Have We Really Grown as a Society?
By Dr. Ankita Kar, Team Lead, Mental Health Program, OBLF
Over the past few weeks, I’ve been visiting villages on the outskirts of industrial areas. These regions, once open and sparsely populated, are now rapidly filling up with migrant workers. With this influx, population density has risen sharply, and the landscape has changed drastically.
Where there were once homes with backyards, space to grow vegetables, and a little room for children to play, there now stand cramped two- or three-story buildings much like the chawls in Mumbai. When I entered these buildings, I found dark corridors with barely any sunlight. In one such building, 15–20 small houses stood side by side, occupied by 30-40 families, sharing just two common washrooms. The rooms were tiny, with no ventilation and no outdoor space for even a short walk.
An ASHA worker told me that in one such building, there were already 3-4 tuberculosis cases.
As I walked through the village, I noticed a pattern. Landowners, seeing the demand for housing, were building rental units on every available piece of land. Many of these owners didn’t even live there anymore. They had moved to better homes, leaving these congested rentals behind, where 1BHK or 2BHK houses were broken down into 4-5 tiny rooms for tenants.
I don’t want to get into governance or policy here. Instead, I want to ask a more fundamental question: What are we, as people, doing?
If the owners of these buildings were asked to live in these houses themselves, sharing two washrooms with 30 families, raising children without safe play spaces, would they?
Have we really grown as a society?
We once blamed external forces for exploiting us. Now, it feels as if exploitation has simply changed hands, it’s become local.

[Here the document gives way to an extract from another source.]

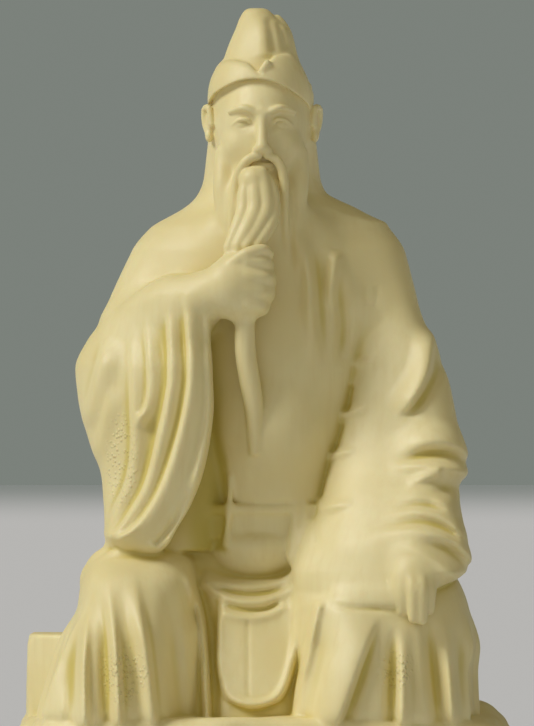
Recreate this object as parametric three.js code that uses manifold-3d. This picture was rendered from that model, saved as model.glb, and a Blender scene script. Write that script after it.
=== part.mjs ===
// A seated figure in a wide-sleeved robe and a tall soft cap, stroking a long beard, on a rock seat
// with a low plinth. The whole is carved from one block of pale boxwood, so it is one closed solid.
//
// The form is built as a field of distances on a grid, as a carver builds it from masses: bodies are
// added and blended, folds are laid on them as ridges and grooves, and the surface where the distance
// is zero is meshed and thinned out. +Z is up and the figure faces -Y.
import * as THREE from "three";
import { mergeVertices } from "three/addons/utils/BufferGeometryUtils.js";
import Module from "manifold-3d";

// Driving dimensions, in millimetres
const FIGURE_HEIGHT = 109; // from the plinth's top to the tip of the cap
const PLINTH_HEIGHT = 11;
const PLINTH_LEDGE = 3; // how far the plinth stands out past the figure's footprint
const PLINTH_EDGE = 2; // rounding of the plinth's upper edge

// Every place and size on the figure is in thousandths of its height. The plinth's own sizes are
// turned into the same units here.
const FIGURE_TALL = 1000;
const UNIT = FIGURE_HEIGHT / FIGURE_TALL;
const PLINTH_TALL = PLINTH_HEIGHT / UNIT;
const LEDGE = PLINTH_LEDGE / UNIT;
const EDGE_ROUND = PLINTH_EDGE / UNIT;

// The figure's footprint on the plinth
const FOOTPRINT = { halfWidth: 334, halfDepth: 250 };

// The carving grid holds the plinth and the figure with some cells to spare all round. Its cells
// shrink towards the head, where the work is finest.
const CELL = 6;
const HEAD_CELL_SHARE = 0.45;
const NARROWING_FROM = 560;
const NARROWING_TO = 760;
const MARGIN = 4 * CELL;
const HALF_WIDTH = FOOTPRINT.halfWidth + LEDGE + MARGIN;
const HALF_DEPTH = FOOTPRINT.halfDepth + LEDGE + 1.5 * MARGIN;
const TOP = FIGURE_TALL + MARGIN;
const UNDERCUT = 3 * CELL; // clay below the plinth's underside, which is sawn off flat
const FAR = 120;
const TRIANGLES = 9800;

const clamp = (v, low, high) => Math.min(high, Math.max(low, v));
const smoothstep = THREE.MathUtils.smoothstep;

function smoothMin(a, b, blend) {
  if (blend <= 0) return Math.min(a, b);
  const h = Math.max(blend - Math.abs(a - b), 0) / blend;
  return Math.min(a, b) - (h * h * blend) / 4;
}
const smoothMax = (a, b, blend) => -smoothMin(-a, -b, blend);

// A smooth curve through keys [t, value, value, ...] that never overshoots them
function spline(keys) {
  const slope = (i, c) => (keys[i + 1][c] - keys[i][c]) / (keys[i + 1][0] - keys[i][0]);
  const tangent = (i, c) => {
    if (i === 0) return slope(0, c);
    if (i === keys.length - 1) return slope(i - 1, c);
    const before = slope(i - 1, c);
    const after = slope(i, c);
    return before * after <= 0 ? 0 : (2 * before * after) / (before + after);
  };
  return (t) => {
    const at = clamp(t, keys[0][0], keys.at(-1)[0]);
    let i = 0;
    while (i < keys.length - 2 && at > keys[i + 1][0]) i++;
    const span = keys[i + 1][0] - keys[i][0];
    const u = (at - keys[i][0]) / span;
    const [u2, u3] = [u * u, u * u * u];
    return keys[i].slice(1).map((value, n) => {
      const c = n + 1;
      return (
        value * (2 * u3 - 3 * u2 + 1) +
        keys[i + 1][c] * (3 * u2 - 2 * u3) +
        span * (tangent(i, c) * (u3 - 2 * u2 + u) + tangent(i + 1, c) * (u3 - u2))
      );
    });
  };
}

// The grid: rows of x and y that narrow with height, and levels of z that come closer together
function makeGrid() {
  const narrowing = (z) => 1 - (1 - HEAD_CELL_SHARE) * smoothstep(z, NARROWING_FROM, NARROWING_TO);
  const levels = [];
  for (let z = -PLINTH_TALL - UNDERCUT - 2 * CELL; z < TOP; z += CELL * narrowing(z)) levels.push(z);
  const across = Math.ceil((2 * HALF_WIDTH) / CELL) + 1;
  const deep = Math.ceil((2 * HALF_DEPTH) / CELL) + 1;
  const scale = levels.map(narrowing);
  return {
    across,
    deep,
    levels,
    scale,
    x: (i, k) => (i - (across - 1) / 2) * CELL * scale[k],
    y: (j, k) => (j - (deep - 1) / 2) * CELL * scale[k],
    index: (i, j, k) => (k * deep + j) * across + i,
    count: across * deep * levels.length,
  };
}
const GRID = makeGrid();

// Solids, each a distance and the box that holds it
const grown = (box, by) => [box[0].map((v) => v - by), box[1].map((v) => v + by)];

function ball(centre, radii) {
  const [cx, cy, cz] = centre;
  const [a, b, c] = radii;
  return {
    box: [centre.map((v, n) => v - radii[n]), centre.map((v, n) => v + radii[n])],
    distance(x, y, z) {
      const [u, v, w] = [(x - cx) / a, (y - cy) / b, (z - cz) / c];
      const near = Math.hypot(u, v, w);
      return (near * (near - 1)) / Math.max(1e-6, Math.hypot(u / a, v / b, w / c));
    },
  };
}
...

During one visit, a family invited me inside for tea. Their home was a single small room, the kitchen tucked into one corner, the washroom outside. And yet, in these conditions, we expect people to be healthy, even mentally healthy. But livelihood alone isn’t enough if it comes at the cost of dignity and basic living conditions.
In recent days, I’ve also come across stories that are deeply troubling:
- An elderly woman, who lost most of her family, now lives alone in a tiny room. She can barely walk, dragging herself across the floor with her hands. She hardly eats because she doesn’t have a washroom and tries to avoid the urge to relieve herself.
- A young woman, just 22 years old, a single mother. Her husband abandoned her when she gave birth to a baby girl. She was uneducated, unable to file a police complaint. Her father had passed away, her mother was ill, and she borrowed ₹3 to 4 lakhs for her mother’s medical care. Now she earns ₹11,000 a month at a petrol pump, most of which goes toward repaying interest. To make matters worse, society mocks her, accusing her of sex work to survive. Twice, she has attempted suicide. Twice, her family saved her.
When you see these realities up close, it shakes you. You want to help. But can we solve all of society’s problems?
These encounters keep me restless. They make me question the systems we live in. On social media, we see polished posts about change, development, and progress. But are we really going deep enough? Are we addressing the root causes? Are we empathizing enough to truly understand what people are going through?
It’s time we stop looking away.
It’s time we ask ourselves: as a society, where are we really headed?
Dr Ankita Kar is a physician and public health professional and has been working for almost 4 years and joined OBLF as a Public Health Consultant in the year 2021 because she believes in in building health programs that are rooted in communities, designed with compassion, and driven by teams who care deeply about the “why” behind their work.